### Exercise
For this exercise, return only the lines from the line containing "arch_arm();" through the line containing "before = set(bpy.data.objects)", both ends included, exactly as they are.

--------------------------------

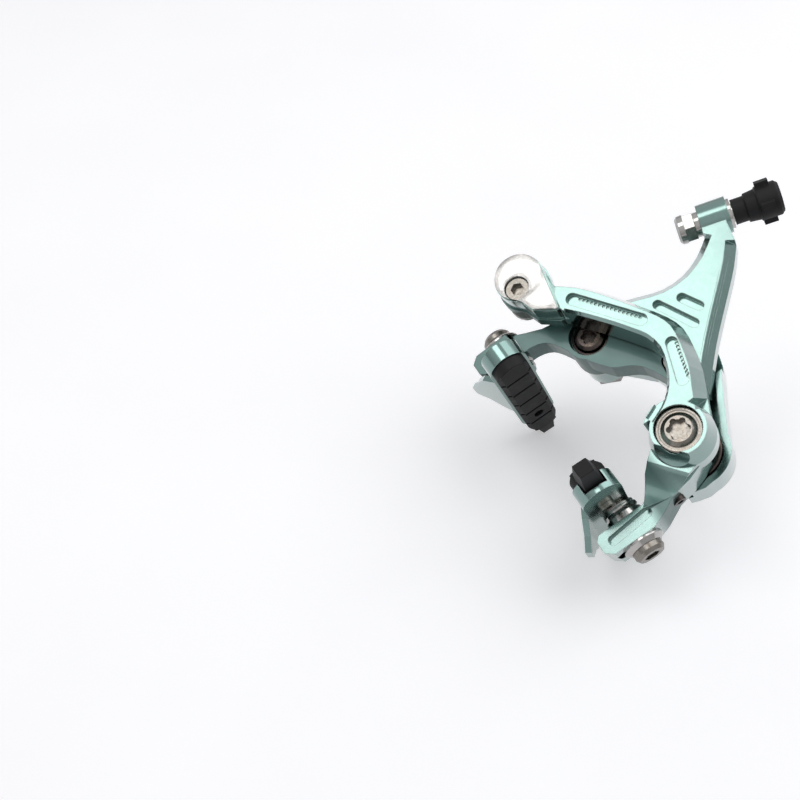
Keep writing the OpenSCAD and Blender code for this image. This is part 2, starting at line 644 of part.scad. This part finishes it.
stack = 3.6;
module pad_bolt() color(steel) {
    x1 = holder_x + holder_t + stack + leg_w + 1.8;
    translate([holder_x + 1.2, 0, 0]) rotate([0, 90, 0])
        cylinder(h = x1 - holder_x - 1.2 + e, r = pad_bolt_r);
    difference() {
        translate([x1, 0, 0]) rotate([0, 90, 0]) rotate_extrude()
            polygon([[0, 0], [4.3, 0], [4.3, 1.4], [3.6, 2.4], [0, 2.4]]);
        translate([x1 + 0.8, 0, 0]) rotate([0, 90, 0]) cylinder(h = 4, r = 2.3, $fn = 6);
    }
}

// Domed washer between the holder and its cup on the leg
module domed_washer() color(steel) difference() {
    translate([holder_x + holder_t, 0, 0]) rotate([0, 90, 0]) rotate_extrude()
        polygon([[0, 0], [5, 0], [5, 0.5], [3.9, stack / 2], [0, stack / 2]]);
    rotate([0, 90, 0]) cylinder(h = 60, r = pad_bolt_r + 0.15);
}

// Cupped washer inside the leg and the outer washer under the bolt head
module cup_washers() color(chrome) difference() {
    union() {
        translate([holder_x + holder_t + stack / 2, 0, 0]) rotate([0, 90, 0])
            cylinder(h = stack / 2, r = 5.2);
        translate([holder_x + holder_t + stack + leg_w, 0, 0]) rotate([0, 90, 0])
            rotate_extrude() polygon([[0, 0], [5.8, 0], [5.8, 0.6], [4.6, 1.8], [0, 1.8]]);
    }
    rotate([0, 90, 0]) cylinder(h = 60, r = pad_bolt_r + 0.15);
}

arch_arm();
adjuster_arm();
pivot_bracket();
centre_bolt();
centre_washer();
side_pivot_bolt();
side_pivot_bush();
side_pivot_washer();
side_pivot_nut();
hub_pivot_bolt();
hub_bush();
hub_washer();
hub_pivot_nut();
link_pin();
link_bush();
return_spring();
centring_screw();
quick_release_lever();
lever_cover();
cable_anchor_bolt();
clamp_washer();
anchor_nut();
adjuster_barrel();
adjuster_boot();
adjuster_washer();
adjuster_nut();
pad_place(1) pad_holder();  // right_pad_holder
pad_place(1) pad_rubber();  // right_pad_rubber
pad_place(1) pad_screw();  // right_pad_screw
pad_place(1) pad_bolt();  // right_pad_bolt
pad_place(1) domed_washer();  // right_domed_washer
pad_place(1) cup_washers();  // right_cup_washers
pad_place(-1) pad_holder();  // left_pad_holder
pad_place(-1) pad_rubber();  // left_pad_rubber
pad_place(-1) pad_screw();  // left_pad_screw
pad_place(-1) pad_bolt();  // left_pad_bolt
pad_place(-1) domed_washer();  // left_domed_washer
pad_place(-1) cup_washers();  // left_cup_washers
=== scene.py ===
import math

import bmesh
import bpy
from mathutils import Matrix, Vector
from mathutils.bvhtree import BVHTree


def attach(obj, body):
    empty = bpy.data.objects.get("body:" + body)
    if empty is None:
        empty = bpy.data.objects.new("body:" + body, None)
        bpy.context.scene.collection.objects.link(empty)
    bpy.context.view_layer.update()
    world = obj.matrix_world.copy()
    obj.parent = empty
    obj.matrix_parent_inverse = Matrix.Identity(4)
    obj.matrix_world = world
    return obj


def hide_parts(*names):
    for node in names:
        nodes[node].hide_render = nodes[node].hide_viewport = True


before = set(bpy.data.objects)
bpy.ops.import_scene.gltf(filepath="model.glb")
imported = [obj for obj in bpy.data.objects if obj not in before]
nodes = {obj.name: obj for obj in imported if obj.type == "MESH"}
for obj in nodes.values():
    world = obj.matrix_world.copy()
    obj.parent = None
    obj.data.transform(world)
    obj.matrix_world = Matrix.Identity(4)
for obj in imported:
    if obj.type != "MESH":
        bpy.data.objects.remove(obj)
scene = bpy.context.scene


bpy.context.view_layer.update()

# ---------------------------------------------------------------- measures
MM = 0.001
SEAT_Y = 38.8          # the frame face lies this far behind the front of the arch
DROP = 14.0            # the arm pivots lie this far below the centre bolt
SIDE_PIVOT_X = 20.5    # the side pivot lies this far to the right of the centre bolt
REARWARD = Vector((0, 1, 0))


def at(x, y, z):
    """Point given in millimetres from the front of the arch at pivot height."""
    return Vector((x, y - SEAT_Y, z - DROP)) * MM


# ---------------------------------------------------------------- camera
CAM_PLACE = Vector((0.1016, -0.2847, -0.0236))
CAM_RIGHT = Vector((0.4699, 0.4063, 0.7837)).normalized()
CAM_LOOK = Vector((-0.4760, 0.8643, -0.1626)).normalized()
CAM_UP = CAM_RIGHT.cross(CAM_LOOK).normalized()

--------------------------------

### Response to this task
arch_arm();
adjuster_arm();
pivot_bracket();
centre_bolt();
centre_washer();
side_pivot_bolt();
side_pivot_bush();
side_pivot_washer();
side_pivot_nut();
hub_pivot_bolt();
hub_bush();
hub_washer();
hub_pivot_nut();
link_pin();
link_bush();
return_spring();
centring_screw();
quick_release_lever();
lever_cover();
cable_anchor_bolt();
clamp_washer();
anchor_nut();
adjuster_barrel();
adjuster_boot();
adjuster_washer();
adjuster_nut();
pad_place(1) pad_holder();  // right_pad_holder
pad_place(1) pad_rubber();  // right_pad_rubber
pad_place(1) pad_screw();  // right_pad_screw
pad_place(1) pad_bolt();  // right_pad_bolt
pad_place(1) domed_washer();  // right_domed_washer
pad_place(1) cup_washers();  // right_cup_washers
pad_place(-1) pad_holder();  // left_pad_holder
pad_place(-1) pad_rubber();  // left_pad_rubber
pad_place(-1) pad_screw();  // left_pad_screw
pad_place(-1) pad_bolt();  // left_pad_bolt
pad_place(-1) domed_washer();  // left_domed_washer
pad_place(-1) cup_washers();  // left_cup_washers
=== scene.py ===
import math

import bmesh
import bpy
from mathutils import Matrix, Vector
from mathutils.bvhtree import BVHTree


def attach(obj, body):
    empty = bpy.data.objects.get("body:" + body)
    if empty is None:
        empty = bpy.data.objects.new("body:" + body, None)
        bpy.context.scene.collection.objects.link(empty)
    bpy.context.view_layer.update()
    world = obj.matrix_world.copy()
    obj.parent = empty
    obj.matrix_parent_inverse = Matrix.Identity(4)
    obj.matrix_world = world
    return obj


def hide_parts(*names):
    for node in names:
        nodes[node].hide_render = nodes[node].hide_viewport = True


before = set(bpy.data.objects)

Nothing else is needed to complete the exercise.